Show only lines that include "materials".
┄┄┄┄┄┄
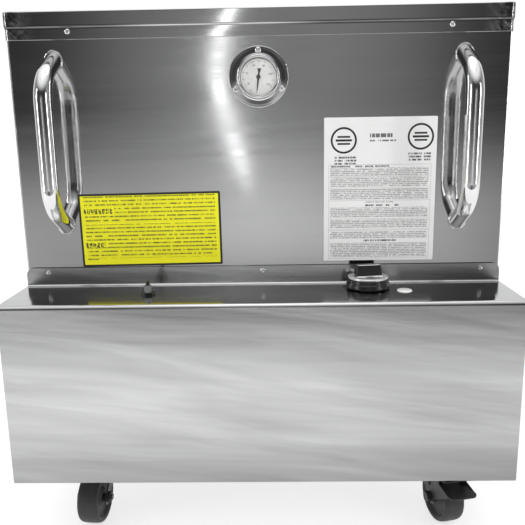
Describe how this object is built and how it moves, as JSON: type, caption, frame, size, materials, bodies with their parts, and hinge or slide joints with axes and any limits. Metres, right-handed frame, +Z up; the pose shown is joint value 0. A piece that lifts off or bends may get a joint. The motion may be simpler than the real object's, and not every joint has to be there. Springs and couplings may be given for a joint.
{
  "type": "heated parts washer tank",
  "caption": "Insulated stainless parts washer tank on castors, with a control box, thermometer, tubular handles, lift-off lid and lifting basket.",
  "frame": {"origin": "on the floor, at the middle of the whole footprint from the control box's front to the drain valve's mouth", "axes": "+Z up; the front with the handles and control box looks along -Y; +X is to the right of someone facing the front"},
  "size_m": [0.7064, 0.692, 0.7868],
  "materials": {
    "brushed_steel": "satin",
    "mill_steel": "satin",
    "polished_steel": "polished",
    "zinc_plate": "satin",
    "black_steel": "satin",
    "brass": "satin",
    "copper": "satin",
    "black_plastic": "satin",
    "black_enamel": "satin",
    "grey_plastic": "matte",
    "tyre_black": "matte",
    "mineral_wool": "matte",
    "white_label": "satin",
    "yellow_label": "satin",
    "dial_white": "satin",
    "lamp_white": "gloss",
    "clear_glass": "gloss"
  },
  "bodies": {
    "tank": {"outer_casing": "brushed_steel", "rim_frame": "brushed_steel", "control_box_cover": "brushed_steel", "control_box_end_left": "brushed_steel", "control_box_end_right": "brushed_steel", "tank_liner": "mill_steel", "base_pan": "mill_steel", "basket_rail_left": "mill_steel", "basket_rail_right": "mill_steel", "heating_element": "mill_steel", "drain_pipe": "mill_steel", "handle_left": "polished_steel", "handle_right": "polished_steel", "thermometer_flange": "polished_steel", "thermometer_bezel": "polished_steel", "thermometer_stem": "polished_steel", "reset_collar": "zinc_plate", "castor_plate_front_left": "zinc_plate", "castor_plate_front_right": "zinc_plate", "castor_plate_rear_left": "zinc_plate", "castor_plate_rear_right": "zinc_plate", "heater_flange": "brass", "drain_valve_body": "brass", "thermostat_bulb": "copper", "cable_gland": "black_plastic", "limit_thermostat_body": "black_plastic", "pilot_lamp_body": "black_plastic", "contactor": "grey_plastic", "thermostat_body": "grey_plastic", "terminal_block": "grey_plastic", "insulation_jacket": "mineral_wool", "insulation_floor": "mineral_wool", "rating_label": "white_label", "notice_label": "yellow_label", "thermometer_dial": "dial_white", "pilot_lamp_lens": "lamp_white", "thermometer_glass": "clear_glass"},
    "thermostat_knob": {"thermostat_knob": "black_plastic", "knob_ring": "polished_steel"},
    "thermometer_needle": {"thermometer_pointer": "black_enamel"},
    "reset_plunger": {"reset_button": "lamp_white"},
    "tank_lid": {"lid": "brushed_steel", "lid_handle": "polished_steel"},
    "lifting_basket": {"basket": "mill_steel"},
    "drain_key": {"drain_ball": "polished_steel", "drain_lever": "zinc_plate"},
    "castor_swivel_front_left": {"castor_fork_front_left": "black_steel", "castor_axle_front_left": "zinc_plate"},
    "castor_roller_front_left": {"castor_wheel_front_left": "tyre_black"},
    "castor_swivel_front_right": {"castor_fork_front_right": "black_steel", "castor_axle_front_right": "zinc_plate"},
    "castor_roller_front_right": {"castor_wheel_front_right": "tyre_black"},
    "castor_swivel_rear_left": {"castor_fork_rear_left": "black_steel", "castor_axle_rear_left": "zinc_plate"},
    "castor_roller_rear_left": {"castor_wheel_rear_left": "tyre_black"},
    "castor_swivel_rear_right": {"castor_fork_rear_right": "black_steel", "castor_axle_rear_right": "zinc_plate"},
    "castor_roller_rear_right": {"castor_wheel_rear_right": "tyre_black"},
    "castor_brake_front_right": {"brake_pedal_front_right": "black_steel"}
  },
  "joints": [
    {"name": "thermostat_turn", "type": "hinge", "parent": "tank", "child": "thermostat_knob", "pos_m": [0.153, -0.2645, 0.357], "axis": [0, 0, 1], "range_deg": [-270, 0]},
    {"name": "needle_sweep", "type": "hinge", "parent": "tank", "child": "thermometer_needle", "pos_m": [0.0005, -0.23, 0.6545], "axis": [0, 1, 0], "range_deg": [0, 300]},
    {"name": "reset_press", "type": "slide", "parent": "tank", "child": "reset_plunger", "axis": [0, 0, -1], "range_m": [0, 0.003], "stiffness_N_per_m": 400},
    {"name": "lid_lift", "type": "slide", "parent": "tank", "child": "tank_lid", "axis": [0, 0, 1], "range_m": [0, 0.65]},
    {"name": "basket_lift", "type": "slide", "parent": "tank", "child": "lifting_basket", "axis": [0, 0, 1], "range_m": [0, 0.52]},
    {"name": "drain_turn", "type": "hinge", "parent": "tank", "child": "drain_key", "pos_m": [-0.2, 0.318, 0.207], "axis": [0, 0, 1], "range_deg": [0, 90]},
    {"name": "castor_swivel_front_left", "type": "hinge", "parent": "tank", "child": "castor_swivel_front_left", "pos_m": [-0.256, -0.254, 0.088], "axis": [0, 0, 1], "continuous": true},
    {"name": "wheel_roll_front_left", "type": "hinge", "parent": "castor_swivel_front_left", "child": "castor_roller_front_left", "pos_m": [-0.25809, -0.27791, 0.038], "axis": [0.9962, -0.0872, 0], "continuous": true},
    {"name": "castor_swivel_front_right", "type": "hinge", "parent": "tank", "child": "castor_swivel_front_right", "pos_m": [0.264, -0.254, 0.088], "axis": [0, 0, 1], "continuous": true},
    {"name": "wheel_roll_front_right", "type": "hinge", "parent": "castor_swivel_front_right", "child": "castor_roller_front_right", "pos_m": [0.26981, -0.27729, 0.038], "axis": [0.9703, 0.2419, 0], "continuous": true},
    {"name": "brake_press_front_right", "type": "hinge", "parent": "castor_swivel_front_right", "child": "castor_brake_front_right", "pos_m": [0.26981, -0.27729, 0.038], "axis": [0.9703, 0.2419, 0], "range_deg": [0, 14]},
    {"name": "castor_swivel_rear_left", "type": "hinge", "parent": "tank", "child": "castor_swivel_rear_left", "pos_m": [-0.256, 0.215, 0.088], "axis": [0, 0, 1], "continuous": true},
    {"name": "wheel_roll_rear_left", "type": "hinge", "parent": "castor_swivel_rear_left", "child": "castor_roller_rear_left", "pos_m": [-0.25101, 0.23848, 0.038], "axis": [-0.9781, 0.2079, 0], "continuous": true},
    {"name": "castor_swivel_rear_right", "type": "hinge", "parent": "tank", "child": "castor_swivel_rear_right", "pos_m": [0.264, 0.215, 0.088], "axis": [0, 0, 1], "continuous": true},
    {"name": "wheel_roll_rear_right", "type": "hinge", "parent": "castor_swivel_rear_right", "child": "castor_roller_rear_right", "pos_m": [0.2554, 0.23741, 0.038], "axis": [-0.9336, -0.3584, 0], "continuous": true}
  ],
  "couplings": [
    {"joint": "basket_lift", "follows": "lid_lift", "ratio": 0.8}
  ]
}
┄┄┄┄┄┄
Output of the exercise
Describe how this object is built and how it moves, as JSON: type, caption, frame, size, materials, bodies with their parts, and hinge or slide joints with axes and any limits. Metres, right-handed frame, +Z up; the pose shown is joint value 0. A piece that lifts off or bends may get a joint. The motion may be simpler than the real object's, and not every joint has to be there. Springs and couplings may be given for a joint.
  "materials": {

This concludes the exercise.